Despite these setbacks and the proliferation of mistrust, it is likely that ASEAN will limp forward to the November meetings with some type of interim modus operandi. There is too much stake not to do so — like ASEAN centrality in the region and its fundamental unity on security issues — and thus its credibility and “political power.” However it may have to reconsider its decision-making by consensus in which a single party can essentially veto a proposal. It may also need to reconsider the power embodied in the annual chair. Perhaps more important, it — and its members — will have to be careful not to get caught in between the two big powers.
Natalagawa promptly embarked on an odyssey around ASEAN to try to salvage a compromise statement and the Code.
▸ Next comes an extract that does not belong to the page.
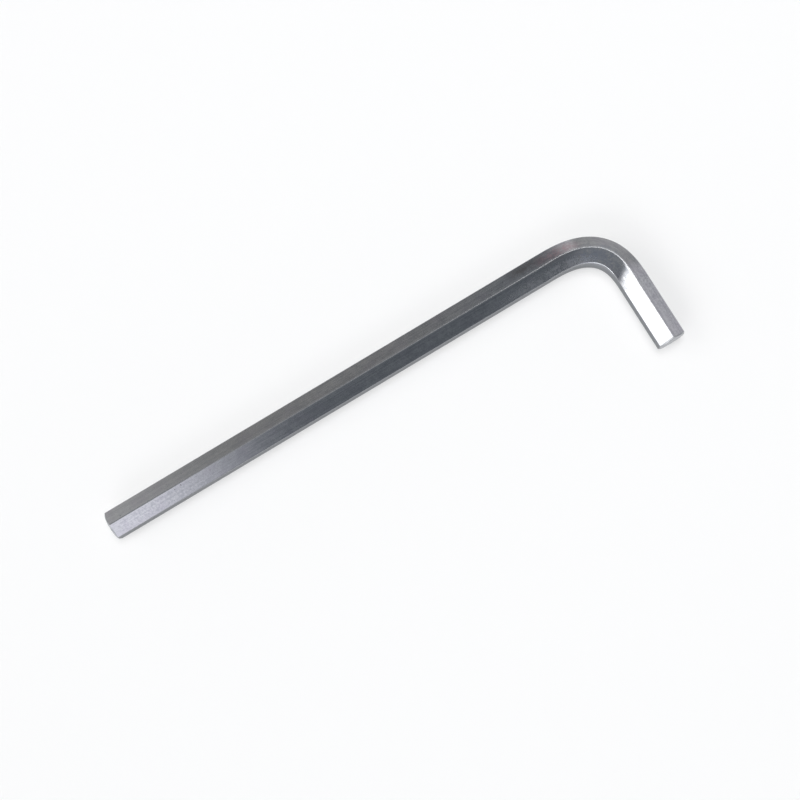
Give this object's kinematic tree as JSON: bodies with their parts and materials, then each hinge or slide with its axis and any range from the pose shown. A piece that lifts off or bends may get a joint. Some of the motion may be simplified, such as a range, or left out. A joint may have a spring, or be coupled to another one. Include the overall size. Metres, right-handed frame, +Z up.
{
  "type": "hex key",
  "caption": "L-shaped hexagonal steel key with one long and one short arm, an eased right-angle bend and bevelled driving tips.",
  "frame": {"origin": "centre of the key's bounding box in plan, on the surface that the key lies on", "axes": "+X along the long arm towards the bend, +Y away from the short arm, +Z up from the surface that the key lies on"},
  "size_m": [0.29, 0.071, 0.0159],
  "materials": {
    "plated_steel": "satin bright plating over drawn steel"
  },
  "bodies": {
    "root": {"hex_key": "plated_steel"}
  },
  "joints": []
}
But apparently a delayed “joint communique” was beyond reach. After several days of nonstop negotiations, the ASEAN foreign ministers issued a statement of “six-point” principles on the South China Sea. The statement reaffirmed their commitment to implement the 2002 Declaration of Conduct and to its 2011 Guidelines for doing so, and underscored their effort to reach “an early conclusion” of the Code.
The statement also reiterated their commitment to self-restraint and nonuse of force as well as the peaceful resolution of the disputes according to international law and the Law of the Sea. It also said negotiations on the disputes would be consistent with the the ASEAN Charter. In other words there was nothing new in the declaration. And ASEAN hasn’t even formally approached China yet regarding the content of the Code.
There is still a lot of diplomatic work to be done to achieve a binding Code for the South China Sea. Stay tuned for the next act in this fascinating political drama.
Mark J. Valencia is a maritime policy analyst and senior associate at the Nautilus Institute.